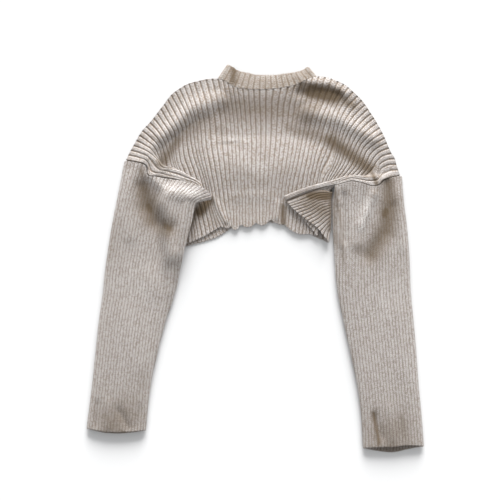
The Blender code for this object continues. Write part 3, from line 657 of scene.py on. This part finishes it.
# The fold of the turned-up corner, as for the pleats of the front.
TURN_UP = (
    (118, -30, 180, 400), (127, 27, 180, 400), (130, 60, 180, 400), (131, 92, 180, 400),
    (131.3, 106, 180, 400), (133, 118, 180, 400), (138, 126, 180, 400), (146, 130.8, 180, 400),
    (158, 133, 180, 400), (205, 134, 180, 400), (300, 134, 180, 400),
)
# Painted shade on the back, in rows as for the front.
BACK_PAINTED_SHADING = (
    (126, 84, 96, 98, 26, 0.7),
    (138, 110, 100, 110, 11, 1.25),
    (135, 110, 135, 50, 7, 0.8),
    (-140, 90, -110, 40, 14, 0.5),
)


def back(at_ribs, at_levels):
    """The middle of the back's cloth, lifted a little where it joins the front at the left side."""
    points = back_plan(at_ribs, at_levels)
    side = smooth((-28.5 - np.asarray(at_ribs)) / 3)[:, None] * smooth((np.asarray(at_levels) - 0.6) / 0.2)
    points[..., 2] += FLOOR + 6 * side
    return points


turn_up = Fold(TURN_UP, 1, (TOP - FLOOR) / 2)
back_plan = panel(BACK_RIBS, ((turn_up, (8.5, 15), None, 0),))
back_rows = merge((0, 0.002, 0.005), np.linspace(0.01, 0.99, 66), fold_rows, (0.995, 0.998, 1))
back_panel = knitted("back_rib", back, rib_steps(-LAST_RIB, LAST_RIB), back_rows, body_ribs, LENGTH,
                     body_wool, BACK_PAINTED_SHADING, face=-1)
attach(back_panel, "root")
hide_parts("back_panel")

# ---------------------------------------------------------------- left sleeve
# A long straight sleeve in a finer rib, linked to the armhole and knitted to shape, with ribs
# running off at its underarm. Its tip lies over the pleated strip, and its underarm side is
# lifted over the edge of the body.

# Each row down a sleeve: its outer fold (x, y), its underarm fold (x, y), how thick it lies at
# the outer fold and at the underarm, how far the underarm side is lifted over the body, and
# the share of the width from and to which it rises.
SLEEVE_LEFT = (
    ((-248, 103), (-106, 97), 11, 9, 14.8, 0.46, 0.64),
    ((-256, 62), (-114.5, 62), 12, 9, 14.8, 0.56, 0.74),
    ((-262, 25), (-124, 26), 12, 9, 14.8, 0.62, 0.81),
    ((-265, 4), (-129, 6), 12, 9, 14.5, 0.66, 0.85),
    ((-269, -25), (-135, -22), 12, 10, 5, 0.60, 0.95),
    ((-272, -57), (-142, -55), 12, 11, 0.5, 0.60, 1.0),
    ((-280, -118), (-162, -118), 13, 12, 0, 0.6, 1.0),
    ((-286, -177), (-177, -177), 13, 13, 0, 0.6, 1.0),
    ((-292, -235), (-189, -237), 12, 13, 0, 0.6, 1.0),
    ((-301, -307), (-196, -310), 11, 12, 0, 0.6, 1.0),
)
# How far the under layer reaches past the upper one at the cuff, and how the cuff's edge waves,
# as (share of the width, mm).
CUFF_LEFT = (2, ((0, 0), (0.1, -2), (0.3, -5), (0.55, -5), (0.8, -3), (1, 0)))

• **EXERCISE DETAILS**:
Return the listing above in its exact form.

• **RESPONSE TO THIS TASK**:
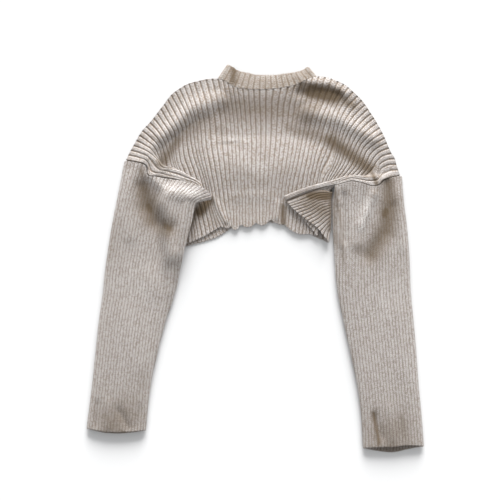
The Blender code for this object continues. Write part 3, from line 657 of scene.py on. This part finishes it.
# The fold of the turned-up corner, as for the pleats of the front.
TURN_UP = (
    (118, -30, 180, 400), (127, 27, 180, 400), (130, 60, 180, 400), (131, 92, 180, 400),
    (131.3, 106, 180, 400), (133, 118, 180, 400), (138, 126, 180, 400), (146, 130.8, 180, 400),
    (158, 133, 180, 400), (205, 134, 180, 400), (300, 134, 180, 400),
)
# Painted shade on the back, in rows as for the front.
BACK_PAINTED_SHADING = (
    (126, 84, 96, 98, 26, 0.7),
    (138, 110, 100, 110, 11, 1.25),
    (135, 110, 135, 50, 7, 0.8),
    (-140, 90, -110, 40, 14, 0.5),
)


def back(at_ribs, at_levels):
    """The middle of the back's cloth, lifted a little where it joins the front at the left side."""
    points = back_plan(at_ribs, at_levels)
    side = smooth((-28.5 - np.asarray(at_ribs)) / 3)[:, None] * smooth((np.asarray(at_levels) - 0.6) / 0.2)
    points[..., 2] += FLOOR + 6 * side
    return points


turn_up = Fold(TURN_UP, 1, (TOP - FLOOR) / 2)
back_plan = panel(BACK_RIBS, ((turn_up, (8.5, 15), None, 0),))
back_rows = merge((0, 0.002, 0.005), np.linspace(0.01, 0.99, 66), fold_rows, (0.995, 0.998, 1))
back_panel = knitted("back_rib", back, rib_steps(-LAST_RIB, LAST_RIB), back_rows, body_ribs, LENGTH,
                     body_wool, BACK_PAINTED_SHADING, face=-1)
attach(back_panel, "root")
hide_parts("back_panel")

# ---------------------------------------------------------------- left sleeve
# A long straight sleeve in a finer rib, linked to the armhole and knitted to shape, with ribs
# running off at its underarm. Its tip lies over the pleated strip, and its underarm side is
# lifted over the edge of the body.

# Each row down a sleeve: its outer fold (x, y), its underarm fold (x, y), how thick it lies at
# the outer fold and at the underarm, how far the underarm side is lifted over the body, and
# the share of the width from and to which it rises.
SLEEVE_LEFT = (
    ((-248, 103), (-106, 97), 11, 9, 14.8, 0.46, 0.64),
    ((-256, 62), (-114.5, 62), 12, 9, 14.8, 0.56, 0.74),
    ((-262, 25), (-124, 26), 12, 9, 14.8, 0.62, 0.81),
    ((-265, 4), (-129, 6), 12, 9, 14.5, 0.66, 0.85),
    ((-269, -25), (-135, -22), 12, 10, 5, 0.60, 0.95),
    ((-272, -57), (-142, -55), 12, 11, 0.5, 0.60, 1.0),
    ((-280, -118), (-162, -118), 13, 12, 0, 0.6, 1.0),
    ((-286, -177), (-177, -177), 13, 13, 0, 0.6, 1.0),
    ((-292, -235), (-189, -237), 12, 13, 0, 0.6, 1.0),
    ((-301, -307), (-196, -310), 11, 12, 0, 0.6, 1.0),
)
# How far the under layer reaches past the upper one at the cuff, and how the cuff's edge waves,
# as (share of the width, mm).
CUFF_LEFT = (2, ((0, 0), (0.1, -2), (0.3, -5), (0.55, -5), (0.8, -3), (1, 0)))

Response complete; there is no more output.